So,I have given a function which is analytic in an annulus, so I can do the Laurent expansion. If I know that $f$ is even (odd) ,how can I prove that then both main part and regular part in Laurent expansion are even (odd) functions? I proved that if $f$ is even than the Laurent expansion has only even degrees of z , hence only even coefficients in expansion.
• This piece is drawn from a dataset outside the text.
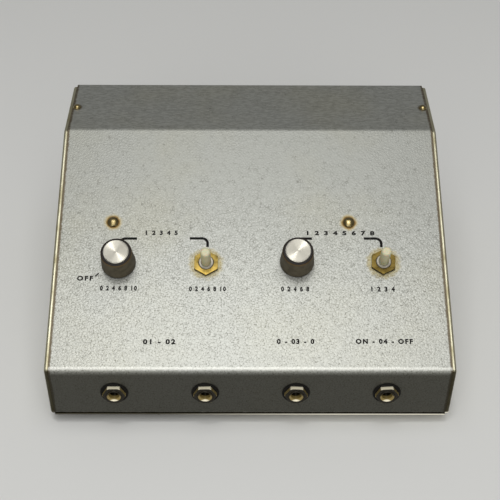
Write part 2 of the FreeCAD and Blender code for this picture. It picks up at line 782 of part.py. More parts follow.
def make_spring_line():
    web_top = "-(case_sheet + grommet_height)"
    half, wall = "tank_width / 2", "tank_sheet"
    low = f"{web_top} - tank_depth"
    channel = new_body("tank_channel")
    section = [(f"-{half}", web_top), (f"-{half}", low), (f"-{half} + {wall}", low),
               (f"-{half} + {wall}", f"{web_top} - {wall}"), (f"{half} - {wall}", f"{web_top} - {wall}"),
               (f"{half} - {wall}", low), (half, low), (half, web_top)]
    pad(channel, "channel", "YZ", [polygon(*section)], "tank_length", both_ways=True)
    holes = [circle(f"{side} * tank_bolt_span / 2", "0", "tank_bolt_radius") for side in (-1, 1)]
    pocket(channel, "screw_holes", "XY", holes, "4 * tank_sheet", start=web_top)
    place(channel, *in_tank("0", "0"))
    keep(channel)

    ends = [f"{side} * tank_bolt_span / 2" for side in (-1, 1)]
    bolt = dome_pin("tank_bolt", "tank_bolt_head", "0.55 * tank_bolt_head", "tank_bolt_radius",
                    "case_sheet + grommet_height + tank_sheet + 6")
    group("tank_bolts", [(bolt, *in_tank(end, "0"), "0") for end in ends])
    grommet = ring("grommet", "tank_bolt_radius", "grommet_radius", web_top, "-case_sheet")
    group("tank_grommets", [(grommet, *in_tank(end, "0"), "0") for end in ends])
    nut = hex_nut("tank_nut", "7", "3", "tank_bolt_radius")
    group("tank_nuts", [(nut, *in_tank(end, f"{web_top} - tank_sheet - 3"), "0") for end in ends])

    core = new_body("core")
    core_top = f"{web_top} - tank_sheet"
    c_shape = [("-5", core_top), ("-5", f"{core_top} - 13"), ("5", f"{core_top} - 13"),
               ("5", f"{core_top} - 9"), ("-1", f"{core_top} - 9"), ("-1", f"{core_top} - 4"),
               ("5", f"{core_top} - 4"), ("5", core_top)]
    pad(core, "laminations", "XZ", [polygon(*c_shape)], "14", both_ways=True)
    coil = new_body("coil")
    around = [rectangle("-8", "-9.5", "2", "9.5"), rectangle("-5", "-7", "-1", "7")]
    pad(coil, "winding", "XY", around, "4.6", start=f"{core_top} - 8.8")
    transducers = [("-transducer_span / 2", "180"), ("transducer_span / 2", "0")]
    group("transducer_cores", [(core, *in_tank(x, "0"), turned) for x, turned in transducers])
    group("transducer_coils", [(coil, *in_tank(x, "0"), turned) for x, turned in transducers])

    spring = new_body("spring")
    length = "transducer_span - 18"
    wound = [circle("0", "0", "spring_radius"), circle("0", "0", "spring_bore")]
    pad(spring, "winding", "YZ", wound, length, both_ways=True)
    springs = [(spring, on_panel("tank_shift", f"tank_rise + {side} * spring_offset",
                                 f"{web_top} - tank_depth / 2"), "panel_slope", "0") for side in (-1, 1)]
    group("reverb_springs", springs)


# ---------------------------------------------------------------------------
# Circuit board and battery, on the floor of the tray
# ---------------------------------------------------------------------------


def on_board(along, across):
    """A point on the component side of the board, counted from its middle."""
    return in_case(f"board_shift + ({along})", f"board_back + ({across})",
                   "case_sheet + pillar_height + board_sheet")


def make_board():
    board = new_body("circuit_board")
    outline = rectangle("board_shift - board_length / 2", "board_back - board_width / 2",
                        "board_shift + board_length / 2", "board_back + board_width / 2")
    holes = [circle(x, back, "case_screw_radius") for x, back in pillar_spots()]
    pad(board, "board", "XY", [outline] + holes, "board_sheet", start="case_sheet + pillar_height")
    place(board, in_case("0", "0", "0"))
    keep(board)

    pillar = ring("pillar", "case_screw_radius", "pillar_radius", "0", "pillar_height")
    group("board_pillars", [(pillar, in_case(x, back, "case_sheet"), "0", "0")
                            for x, back in pillar_spots()])
    board_screw = screw("board_screw", "case_screw_head", "1.6", "case_screw_radius",
                        "board_sheet + pillar_height + case_sheet + 0.5")
    strap_screw = screw("strap_screw", "case_screw_head", "1.6", "case_screw_radius", "6")
    fixings = [(board_screw, in_case(x, back, "case_sheet + pillar_height + board_sheet"), "0", "0")
               for x, back in pillar_spots()]
    fixings += [(strap_screw, in_case(x, back, "case_sheet + strap_sheet"), "0", "0")
                for x, back in strap_spots()]
    group("chassis_screws", fixings)

    transistor = new_body("transistor")
    turn(transistor, "can", [("0", "0"), ("2.9", "0"), ("2.9", "1"), ("2.5", "1"), ("2.5", "8.5"),
                             ("0", "8.5")])
    group("transistors", [(transistor, on_board(along, 14), "0", "0") for along in (-34, -17, 0, 17, 34)])

    electrolytic = new_body("electrolytic")
    pad(electrolytic, "can", "YZ", [circle("0", "4", "4")], "18", both_ways=True)
    group("capacitors", [(electrolytic, on_board(along, -18), "0", "0") for along in (-33, -11, 11, 33)])

    resistor = new_body("resistor")
    pad(resistor, "rod", "XZ", [circle("0", "1.6", "1.6")], "9", both_ways=True)
    group("resistors", [(resistor, on_board(-38.5 + 7 * step, 0), "0", "0") for step in range(12)])


def make_battery():
    battery = new_body("battery")
    block = pad(battery, "block", "XY", [rectangle("-battery_length / 2", "-battery_width / 2",
                                                   "battery_length / 2", "battery_width / 2")],
                "battery_height")
    fillet(battery, "corners", block, "4", lambda edge: edge.BoundBox.ZLength > 10)
    place(battery, in_case("battery_shift", "battery_back", "case_sheet"))
    keep(battery)

    strap = new_body("battery_clamp")
    inner, outer = "battery_length / 2", "(battery_length / 2 + strap_sheet)"
    band = [(f"-{outer} - strap_foot", "0"), (f"-{inner}", "0"), (f"-{inner}", "battery_height"),
            (inner, "battery_height"), (inner, "0"), (f"{outer} + strap_foot", "0"),
            (f"{outer} + strap_foot", "strap_sheet"), (outer, "strap_sheet"),
            (outer, "battery_height + strap_sheet"), (f"-{outer}", "battery_height + strap_sheet"),
            (f"-{outer}", "strap_sheet"), (f"-{outer} - strap_foot", "strap_sheet")]
    pad(strap, "band", "XZ", [polygon(*band)], "strap_width", both_ways=True)
    holes = [circle(f"{side} * ({outer} + strap_foot / 2)", "0", "case_screw_radius") for side in (-1, 1)]
    pocket(strap, "screw_holes", "XY", holes, "4 * strap_sheet")
    place(strap, in_case("battery_shift", "battery_back", "case_sheet"))
    keep(strap)

    snap = new_body("snap")
    turn(snap, "stud", [("0", "0"), ("4.5", "0"), ("4.5", "2.5"), ("2.5", "3.5"), ("0", "3.5")])
    top = "case_sheet + battery_height"
    group("battery_snaps", [(snap, in_case(f"battery_shift + {side} * 22", "battery_back - 16", top),
                             "0", "0") for side in (-1, 1)])


# ---------------------------------------------------------------------------
# Hook-up wires. Each route is a list of points in the case, chosen by hand.
# ---------------------------------------------------------------------------

WIRE_ROUTES = (
    # battery snaps to the board
    ((92, 160, 86), (92, 160, 94), (86, 149, 98), (70, 139, 86), (48, 134, 66), (26, 132, 44),
     (6, 134, 29), (-9, 143.2, 24), (-9, 143.2, 13.1)),
    ((48, 160, 86), (48, 160, 93), (42, 149, 94), (30, 138, 76), (14, 133, 52), (-2, 134, 33),
     (-16, 143.2, 23), (-16, 143.2, 13.1)),
    # switch to the board
    ((-79.3, 78.7, 42.6), (-79.3, 82.8, 33.3), (-80, 92, 25), (-79.5, 106, 20), (-79, 122, 19),
     (-78, 143.2, 22), (-78, 143.2, 13.1)),
    ((-89.3, 78.7, 42.6), (-89.3, 82.8, 33.3), (-89, 93, 24), (-88, 108, 19), (-87, 124, 18),
     (-85, 143.2, 22), (-85, 143.2, 13.1)),
    # jacks to the board
    ((-84.4, 31.5, 31.3), (-84.4, 43, 31.3), (-80, 57, 24), (-73, 73, 14), (-67, 92, 10), (-64, 116, 12),
     (-62, 143.2, 22), (-62, 143.2, 13.1)),
    ((-27.8, 31.5, 31.3), (-27.8, 43, 31.3), (-31, 57, 24), (-37, 73, 14), (-42, 92, 10), (-44, 116, 12),
     (-46, 143.2, 22), (-46, 143.2, 13.1)),
    ((28.8, 31.5, 31.3), (28.8, 43, 31.3), (24, 57, 24), (12, 73, 14), (-2, 92, 10), (-18, 116, 12),
     (-31, 143.2, 22), (-31, 143.2, 13.1)),
    ((85.4, 31.5, 31.3), (85.4, 43, 31.3), (78, 57, 24), (60, 73, 14), (38, 92, 10), (8, 116, 12),
     (-23, 143.2, 22), (-23, 143.2, 13.1)),
)


def rounded_route(points):
    """Straight runs joined by tangent arcs, each arc as large as its two runs allow."""
    corners = [Vector(*point) for point in points]
    edges = []
    start = corners[0]
    for before, corner, after in zip(corners, corners[1:], corners[2:]):
        into, out = corner - before, after - corner
        half_turn = into.getAngle(out) / 2
        cut = 0.45 * min(into.Length, out.Length)
        radius = cut / math.tan(half_turn)
        first = corner - into.normalize() * cut
        last = corner + out.normalize() * cut
        inwards = (last - corner + first - corner).normalize()
        middle = corner + inwards * (radius / math.cos(half_turn) - radius)
        edges.append(Part.LineSegment(start, first).toShape())
        edges.append(Part.Arc(first, middle, last).toShape())
        start = last
    edges.append(Part.LineSegment(start, corners[-1]).toShape())
    return Part.Wire(edges)


def make_wires():
    """The insulated wires between jacks, switch, battery and board."""
    radius = number("wire_radius")
    tubes = []
    for points in WIRE_ROUTES:
        route = rounded_route(points)
        bends = [edge.Curve.Radius for edge in route.Edges if hasattr(edge.Curve, "Radius")]
        print(f"wire of {route.Length:.0f} mm, tightest bend {min(bends):.1f} mm")
        direction = Vector(*points[1]) - Vector(*points[0])
        section = Part.Wire(Part.Circle(Vector(*points[0]), direction, radius).toShape())
        tube = route.makePipeShell([section], True, False)
        length_by_section = tube.Volume / (math.pi * radius ** 2)
        if abs(length_by_section / route.Length - 1) > 0.01:
            raise RuntimeError("a wire's tube doesn't fill its route")
        tubes.append(tube)
    wires = DOC.addObject("Part::Feature", "hookup_wires_set")
    wires.Shape = Part.makeCompound(tubes)
    place(wires, in_case("0", "0", "0"))
    return keep(wires, "hookup_wires")


# ---------------------------------------------------------------------------
# The whole unit
# ---------------------------------------------------------------------------


def build():
    make_tray()
    make_cover()
    make_case_fasteners()
    for step in CONTROL_COLUMNS:
        make_can(step)
        make_shaft(step)
        make_wiper(step)
        make_jack_frame(step)
        make_jack_leaf(step)
    make_pot_fittings()
    for step in KNOB_COLUMNS:
        make_knob(step)
    make_jack_fittings()
    make_spring_line()
    make_board()
    make_battery()
    make_wires()
    DOC.recompute()


def check():
    """Stops on any failed object or bad shape before a file is written."""
    for thing in DOC.Objects:
        if {"Invalid", "Error"} & set(thing.State):
            raise RuntimeError(f"{thing.Label} is {thing.State}")
    for label, thing in NODES.items():
        if thing.Shape.isNull() or not thing.Shape.isValid():
            raise RuntimeError(f"{label} has a bad shape")


def write():
    os.makedirs("parts", exist_ok=True)
    for label, thing in NODES.items():
        thing.Shape.exportStep(f"parts/{label}.step")


build()
check()
write()
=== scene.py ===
"""Looks of a spring reverb unit: a sloping desk case of folded steel in hammered silver enamel,
with four controls on the slope, four jacks along the front and its works inside."""
import json
import math

import bmesh
import bpy
from mathutils import Matrix, Vector


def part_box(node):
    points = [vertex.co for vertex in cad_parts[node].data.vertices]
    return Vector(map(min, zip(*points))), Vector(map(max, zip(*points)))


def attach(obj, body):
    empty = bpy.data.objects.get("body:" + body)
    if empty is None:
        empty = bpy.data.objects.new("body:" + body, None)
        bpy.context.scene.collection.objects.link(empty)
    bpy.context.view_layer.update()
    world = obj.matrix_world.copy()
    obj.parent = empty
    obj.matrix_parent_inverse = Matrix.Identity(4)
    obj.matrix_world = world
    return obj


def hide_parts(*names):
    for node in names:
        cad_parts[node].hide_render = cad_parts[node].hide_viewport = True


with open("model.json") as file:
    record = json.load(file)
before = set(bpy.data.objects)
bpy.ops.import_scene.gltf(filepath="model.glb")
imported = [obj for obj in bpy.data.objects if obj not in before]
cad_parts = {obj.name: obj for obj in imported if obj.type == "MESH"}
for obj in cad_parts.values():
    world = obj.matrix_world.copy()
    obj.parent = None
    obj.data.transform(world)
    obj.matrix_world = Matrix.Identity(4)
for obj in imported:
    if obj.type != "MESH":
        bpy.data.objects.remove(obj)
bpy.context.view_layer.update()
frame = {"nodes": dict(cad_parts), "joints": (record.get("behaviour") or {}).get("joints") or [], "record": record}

MM = 0.001
# which controls have a knob, and which a bare shaft
KNOBBED = (1, 3)
BARE = (2, 4)

# sizes that aren't read from the frame, in millimetres
TOP_HEIGHT = 118.0
BOLT_RISE = 102.2
BOLT_HEAD = 3.7
RIVET_HEAD = 2.75
KNOB_TOP = 16.7
# how far up the slope the painted highlight on the front bend lies
BEND_HIGHLIGHT_RISE = 2.24


def box_mm(node):
    """The lowest and the highest corner of a node, in millimetres."""
    return [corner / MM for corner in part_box(node)]


cover_low, cover_high = box_mm("top_cover")
tray_low, tray_high = box_mm("base_tray")
FRONT_FACE = cover_low.y
COVER_HALF = cover_high.x
COVER_FOOT = cover_low.z
TRAY_HALF = tray_high.x
TRAY_FOOT = tray_low.z

# a control turns about the panel's normal, and its hinge starts on the face of the panel
hinges = {joint["child"]: joint for joint in frame["joints"]}
PANEL_NORMAL = -Vector(hinges["control_1"]["axis"])
SLOPE = math.atan2(-PANEL_NORMAL.y, PANEL_NORMAL.z)
seats = {step: Vector(hinges[f"control_{step}"]["pos_m"]) / MM for step in (1, 2, 3, 4)}
FRONT_BEND = seats[1].z - (seats[1].y - FRONT_FACE) * math.tan(SLOPE)
# X of each control, and how far up the slope from the front bend it stands
CONTROLS = {step: (seat.x, (seat.y - FRONT_FACE) / math.cos(SLOPE)) for step, seat in seats.items()}

bores = [mount["pos_m"] for mount in frame["record"]["mounts"] if mount["kind"] == "bore"]
JACKS = {step: bore[0] / MM for step, bore in enumerate(bores, 1)}
JACK_HEIGHT = bores[0][2] / MM
# how far the washer and the nut of a jack stand out from the front
WASHER = FRONT_FACE - box_mm("jack_washers")[0].y
JACK_NUT_FACE = FRONT_FACE - box_mm("jack_nuts")[0].y

bolts_low, bolts_high = box_mm("tank_bolts")
BOLTS = ((bolts_low.x + BOLT_HEAD, BOLT_RISE), (bolts_high.x - BOLT_HEAD, BOLT_RISE))
rivets_low, rivets_high = box_mm("cover_top_rivets")
RIVET_ROW = (rivets_low.y + rivets_high.y) / 2
RIVETS = ((rivets_low.x + RIVET_HEAD, RIVET_ROW, TOP_HEIGHT),
          (rivets_high.x - RIVET_HEAD, RIVET_ROW, TOP_HEIGHT))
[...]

But I'm not sure if this helps in this or how can I actually check the parity of main and regular part?
Thank you in advance.
Hint $$a_n=\frac{1}{2 \pi i} \int_{|z|=R} \frac{f(z)}{z^{n+1}} dz $$
Do the substitution $u=-z$.
Note that after the substitution you get $$a_n=\frac{1}{2 \pi i} \int_{|z|=R} \frac{f(-u)}{(-u)^{n+1}} d(-u)=(-1)^{n+2}\frac{1}{2 \pi i} \int_{|z|=R} \frac{f(-u)}{u^{n+1}} du $$
Now, if $f$ is even, since $f(-u)=f(u)$ you get $$a_{n}=(-1)^{n+2}a_n \forall n$$
Now, if $f$ is odd, since $f(-u)=-f(u)$ you get $$a_{n}=(-1)^{n+3}a_n \forall n$$
P.S. If all the odd terms are zero then the regular part is $$g(z)=\sum_{n=0}^\infty a_n z^n=\sum_{k=0}^\infty a_{2k}z^{2k}$$
What is $g(-z)$?
Same way, the main part is $$h(z)=\sum_{n=1}^\infty a_{-n} z^{-n}=\sum_{k=1}^\infty a_{-2k}z^{-2k}$$
What is $h(-z)$?
You can then do the same for odd functions. Or you can get the odd function for free by observing that $f$ is odd if and only if $zf(z)$ is even.